In Cincinnati Ohio, we have a crime problem. Our violent crime rates are double the national average. Taking that into consideration, in 2012, 14,374 people were arrested in Cincinnati and charged only with possession of marijuana. While this was happening 91.6% of all reported burglaries and 90% of motor vehicle theft went unsolved. Cincinnati has a problem with incarceration, and the University of Cincinnati’s Young American for Liberty (YAL) chapter decided to take action.
We applied for the YAL, “Incarceration Nation” kit and the $50 stipend to build our mock prison. Our Treasurer, Chris Roark, went to the local hardware shop to pick up the materials and constructed the “prison” all by himself. Then Amanda Hale (State Chair) and myself (Michael Esch, President) put together the materials to set up our table. While tabling, many of our members helped talk with people, hand out fliers, take pictures and get signatures.
We decided that since the kit inspired our group so much we would do it twice, a Monday and Wednesday. We chose Monday because our meetings are on Mondays. We have found that when we do activism on the day of our meetings we get more new recruits then if we do on an off day. Then we choose Wednesday because it is a high traffic time on campus and people are most likely to stop and talk.
Many students were shocked by the incarceration rates in the United States. Many thought it was absurd that we were putting people in jail for non-violent crimes. Others told us that they thought it did not affect them, because they have never committed these crimes. That is when we started to explain the cost of incarcerating an American citizen in the United States. In the United States, the average cost of an inmate per year is $31,000.
When we explained that half of the people that are in prison are there because of drug-related crimes, students were happy to sign our petition to fix our system.
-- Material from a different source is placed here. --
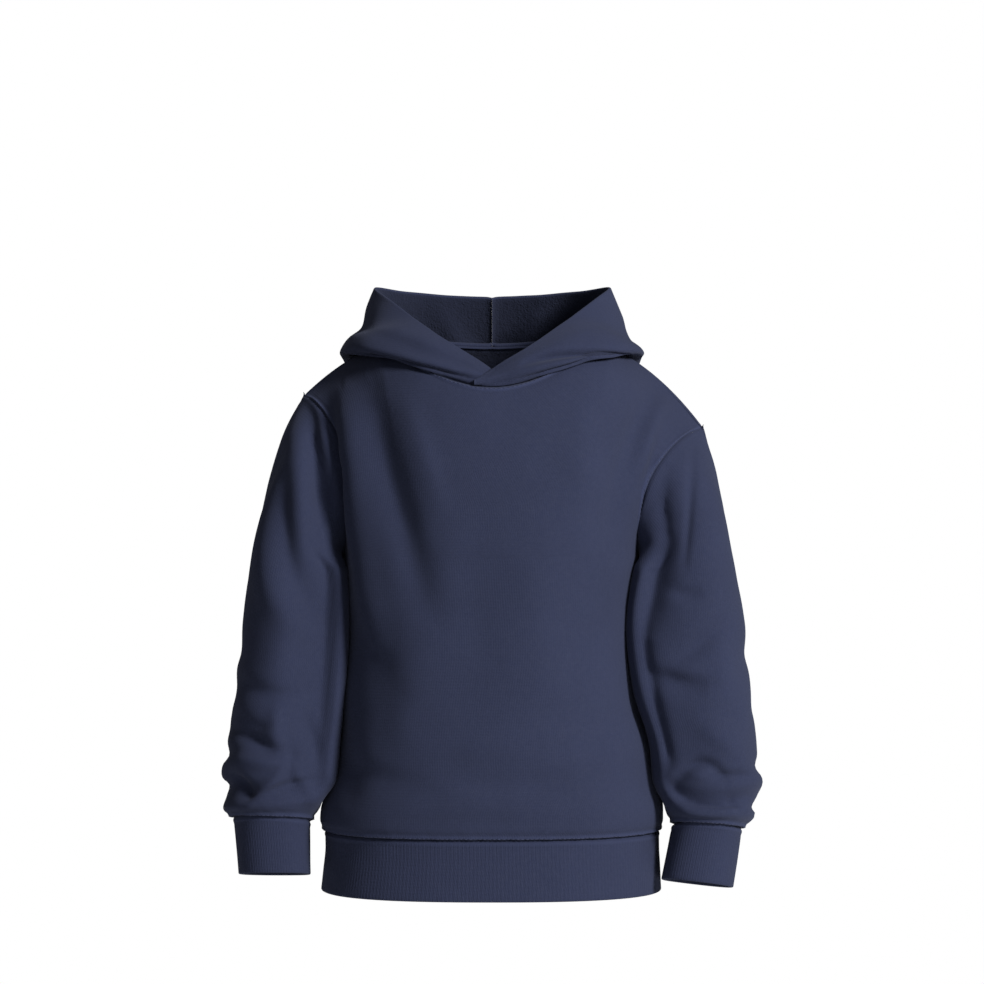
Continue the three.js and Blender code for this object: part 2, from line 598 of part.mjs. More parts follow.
for (const side of ["left", "right"]) {
  const name = "hood_" + side;
  const points = hoodPoints(side);
  const facing = -SIDES[side].sign;
  const beyond = (j, i) => {
    if (i >= 0 || j < 0 || j >= points.length) return undefined;
    return points[j][1].clone().setX(-points[j][1].x);
  };
  pressFolds(name, points, normalsOf(points, false, facing, beyond));
  const normals = normalsOf(points, false, facing, beyond);
  addPiece(name, wall(points, normals, HOOD_PLY, false), FLEECE_ROUGHNESS);
}

export default garment;
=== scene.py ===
"""Toddler hoodie of brushed fleece, in the hollow form that it has when worn.

The cloth follows the sizes of the solid model, in millimetres, on a finer grid. Folds, seam rolls,
puckers, ribs and stitches are added to it. Left and right are those of someone who faces it.
"""

import functools
import math

import bpy
import numpy as np
from bpy.props import FloatProperty, FloatVectorProperty, PointerProperty
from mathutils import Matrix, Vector, noise


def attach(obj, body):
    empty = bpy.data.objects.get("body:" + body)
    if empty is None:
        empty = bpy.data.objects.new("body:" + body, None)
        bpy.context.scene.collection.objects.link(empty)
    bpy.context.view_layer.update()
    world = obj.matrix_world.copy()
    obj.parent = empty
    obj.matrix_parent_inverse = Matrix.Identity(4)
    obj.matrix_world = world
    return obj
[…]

Students wanted to take a picture in our mock prison. Others were excited to sign our petition and wanted to know how they could get more involved. We explained our meeting times and encouraged people to come to our State Convention where we train people how to be a successful activist.
One of the highlights of this event was when the University of Cincinnati’s Vice President of Student Government came over to support us by taking a picture in the prison and signing our petition. He said, “This is something that needs to be fixed, and I am proud that you guys are making a stand.”